Source data:
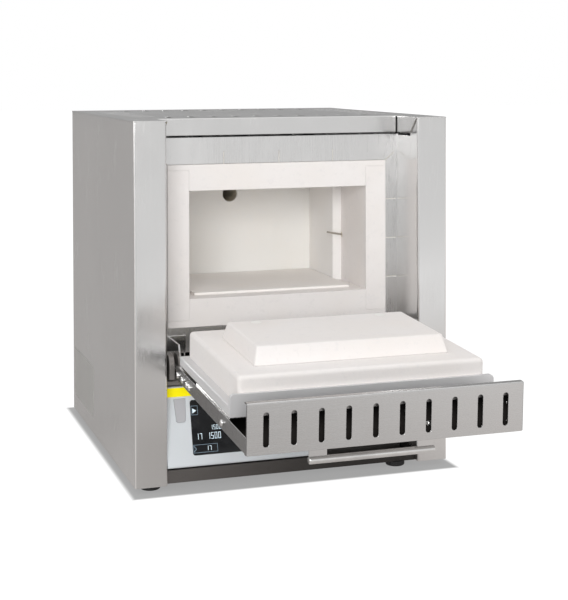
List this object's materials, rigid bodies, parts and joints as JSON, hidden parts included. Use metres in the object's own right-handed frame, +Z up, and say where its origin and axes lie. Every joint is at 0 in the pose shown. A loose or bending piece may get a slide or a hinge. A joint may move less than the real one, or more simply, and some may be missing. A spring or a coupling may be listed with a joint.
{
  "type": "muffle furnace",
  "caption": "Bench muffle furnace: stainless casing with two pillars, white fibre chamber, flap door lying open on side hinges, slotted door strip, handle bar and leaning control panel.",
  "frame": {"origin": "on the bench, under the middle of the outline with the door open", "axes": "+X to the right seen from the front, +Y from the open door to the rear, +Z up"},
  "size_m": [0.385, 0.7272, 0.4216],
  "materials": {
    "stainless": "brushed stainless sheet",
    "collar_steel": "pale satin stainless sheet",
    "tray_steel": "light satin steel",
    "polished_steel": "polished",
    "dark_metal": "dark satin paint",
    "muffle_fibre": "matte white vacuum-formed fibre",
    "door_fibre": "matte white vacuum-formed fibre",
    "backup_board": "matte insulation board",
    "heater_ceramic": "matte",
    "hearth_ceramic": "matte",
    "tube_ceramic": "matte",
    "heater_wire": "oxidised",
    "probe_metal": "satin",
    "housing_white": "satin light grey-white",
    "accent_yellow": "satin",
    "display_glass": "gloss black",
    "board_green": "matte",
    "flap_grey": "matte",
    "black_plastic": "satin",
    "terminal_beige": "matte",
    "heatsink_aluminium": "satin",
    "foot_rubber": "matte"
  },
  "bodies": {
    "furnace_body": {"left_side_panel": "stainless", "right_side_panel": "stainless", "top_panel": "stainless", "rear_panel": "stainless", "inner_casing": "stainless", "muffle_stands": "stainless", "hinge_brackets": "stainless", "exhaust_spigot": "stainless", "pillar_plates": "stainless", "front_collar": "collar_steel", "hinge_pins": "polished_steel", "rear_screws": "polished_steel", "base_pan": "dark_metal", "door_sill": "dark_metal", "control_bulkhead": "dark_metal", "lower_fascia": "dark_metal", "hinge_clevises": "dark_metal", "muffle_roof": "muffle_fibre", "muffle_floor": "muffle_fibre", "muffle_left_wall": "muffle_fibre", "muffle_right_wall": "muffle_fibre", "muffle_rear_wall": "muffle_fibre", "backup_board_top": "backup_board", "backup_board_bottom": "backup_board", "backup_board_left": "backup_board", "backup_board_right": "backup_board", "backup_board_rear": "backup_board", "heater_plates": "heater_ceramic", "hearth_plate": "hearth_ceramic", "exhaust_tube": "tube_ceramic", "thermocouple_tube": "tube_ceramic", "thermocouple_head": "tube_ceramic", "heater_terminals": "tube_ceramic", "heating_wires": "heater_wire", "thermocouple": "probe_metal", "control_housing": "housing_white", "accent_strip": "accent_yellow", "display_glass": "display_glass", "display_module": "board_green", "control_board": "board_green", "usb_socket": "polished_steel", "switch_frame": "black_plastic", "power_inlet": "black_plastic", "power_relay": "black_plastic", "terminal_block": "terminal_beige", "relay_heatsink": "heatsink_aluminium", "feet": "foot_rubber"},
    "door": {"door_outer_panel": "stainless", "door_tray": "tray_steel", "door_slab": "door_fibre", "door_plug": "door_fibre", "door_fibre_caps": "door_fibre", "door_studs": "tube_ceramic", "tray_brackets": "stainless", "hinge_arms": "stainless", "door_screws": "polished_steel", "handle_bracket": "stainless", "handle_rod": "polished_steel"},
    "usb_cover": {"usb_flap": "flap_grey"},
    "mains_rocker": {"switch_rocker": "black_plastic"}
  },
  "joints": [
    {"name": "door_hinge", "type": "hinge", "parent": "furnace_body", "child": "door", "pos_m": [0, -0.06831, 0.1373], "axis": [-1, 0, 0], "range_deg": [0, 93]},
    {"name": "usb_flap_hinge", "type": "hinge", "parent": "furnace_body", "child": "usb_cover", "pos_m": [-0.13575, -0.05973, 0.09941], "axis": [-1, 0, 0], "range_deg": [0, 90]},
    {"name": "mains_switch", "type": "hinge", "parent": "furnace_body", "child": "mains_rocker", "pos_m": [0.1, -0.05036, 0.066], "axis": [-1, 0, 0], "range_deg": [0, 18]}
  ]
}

Exercise requirements:
Set every line of the listing down word for word.

Output for this exercise:
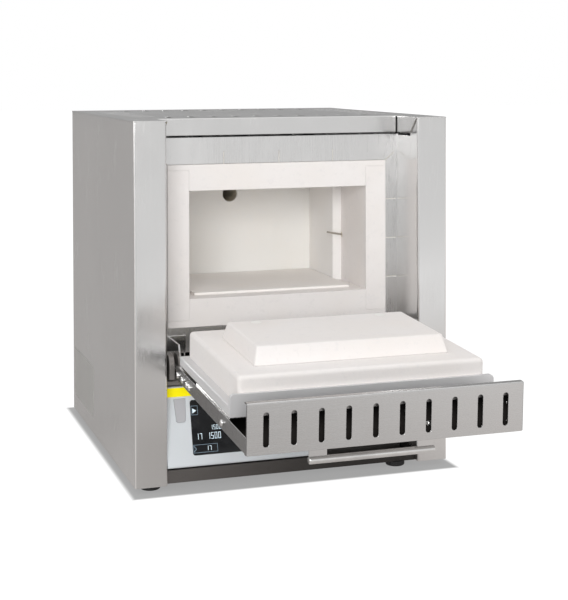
List this object's materials, rigid bodies, parts and joints as JSON, hidden parts included. Use metres in the object's own right-handed frame, +Z up, and say where its origin and axes lie. Every joint is at 0 in the pose shown. A loose or bending piece may get a slide or a hinge. A joint may move less than the real one, or more simply, and some may be missing. A spring or a coupling may be listed with a joint.
{
  "type": "muffle furnace",
  "caption": "Bench muffle furnace: stainless casing with two pillars, white fibre chamber, flap door lying open on side hinges, slotted door strip, handle bar and leaning control panel.",
  "frame": {"origin": "on the bench, under the middle of the outline with the door open", "axes": "+X to the right seen from the front, +Y from the open door to the rear, +Z up"},
  "size_m": [0.385, 0.7272, 0.4216],
  "materials": {
    "stainless": "brushed stainless sheet",
    "collar_steel": "pale satin stainless sheet",
    "tray_steel": "light satin steel",
    "polished_steel": "polished",
    "dark_metal": "dark satin paint",
    "muffle_fibre": "matte white vacuum-formed fibre",
    "door_fibre": "matte white vacuum-formed fibre",
    "backup_board": "matte insulation board",
    "heater_ceramic": "matte",
    "hearth_ceramic": "matte",
    "tube_ceramic": "matte",
    "heater_wire": "oxidised",
    "probe_metal": "satin",
    "housing_white": "satin light grey-white",
    "accent_yellow": "satin",
    "display_glass": "gloss black",
    "board_green": "matte",
    "flap_grey": "matte",
    "black_plastic": "satin",
    "terminal_beige": "matte",
    "heatsink_aluminium": "satin",
    "foot_rubber": "matte"
  },
  "bodies": {
    "furnace_body": {"left_side_panel": "stainless", "right_side_panel": "stainless", "top_panel": "stainless", "rear_panel": "stainless", "inner_casing": "stainless", "muffle_stands": "stainless", "hinge_brackets": "stainless", "exhaust_spigot": "stainless", "pillar_plates": "stainless", "front_collar": "collar_steel", "hinge_pins": "polished_steel", "rear_screws": "polished_steel", "base_pan": "dark_metal", "door_sill": "dark_metal", "control_bulkhead": "dark_metal", "lower_fascia": "dark_metal", "hinge_clevises": "dark_metal", "muffle_roof": "muffle_fibre", "muffle_floor": "muffle_fibre", "muffle_left_wall": "muffle_fibre", "muffle_right_wall": "muffle_fibre", "muffle_rear_wall": "muffle_fibre", "backup_board_top": "backup_board", "backup_board_bottom": "backup_board", "backup_board_left": "backup_board", "backup_board_right": "backup_board", "backup_board_rear": "backup_board", "heater_plates": "heater_ceramic", "hearth_plate": "hearth_ceramic", "exhaust_tube": "tube_ceramic", "thermocouple_tube": "tube_ceramic", "thermocouple_head": "tube_ceramic", "heater_terminals": "tube_ceramic", "heating_wires": "heater_wire", "thermocouple": "probe_metal", "control_housing": "housing_white", "accent_strip": "accent_yellow", "display_glass": "display_glass", "display_module": "board_green", "control_board": "board_green", "usb_socket": "polished_steel", "switch_frame": "black_plastic", "power_inlet": "black_plastic", "power_relay": "black_plastic", "terminal_block": "terminal_beige", "relay_heatsink": "heatsink_aluminium", "feet": "foot_rubber"},
    "door": {"door_outer_panel": "stainless", "door_tray": "tray_steel", "door_slab": "door_fibre", "door_plug": "door_fibre", "door_fibre_caps": "door_fibre", "door_studs": "tube_ceramic", "tray_brackets": "stainless", "hinge_arms": "stainless", "door_screws": "polished_steel", "handle_bracket": "stainless", "handle_rod": "polished_steel"},
    "usb_cover": {"usb_flap": "flap_grey"},
    "mains_rocker": {"switch_rocker": "black_plastic"}
  },
  "joints": [
    {"name": "door_hinge", "type": "hinge", "parent": "furnace_body", "child": "door", "pos_m": [0, -0.06831, 0.1373], "axis": [-1, 0, 0], "range_deg": [0, 93]},
    {"name": "usb_flap_hinge", "type": "hinge", "parent": "furnace_body", "child": "usb_cover", "pos_m": [-0.13575, -0.05973, 0.09941], "axis": [-1, 0, 0], "range_deg": [0, 90]},
    {"name": "mains_switch", "type": "hinge", "parent": "furnace_body", "child": "mains_rocker", "pos_m": [0.1, -0.05036, 0.066], "axis": [-1, 0, 0], "range_deg": [0, 18]}
  ]
}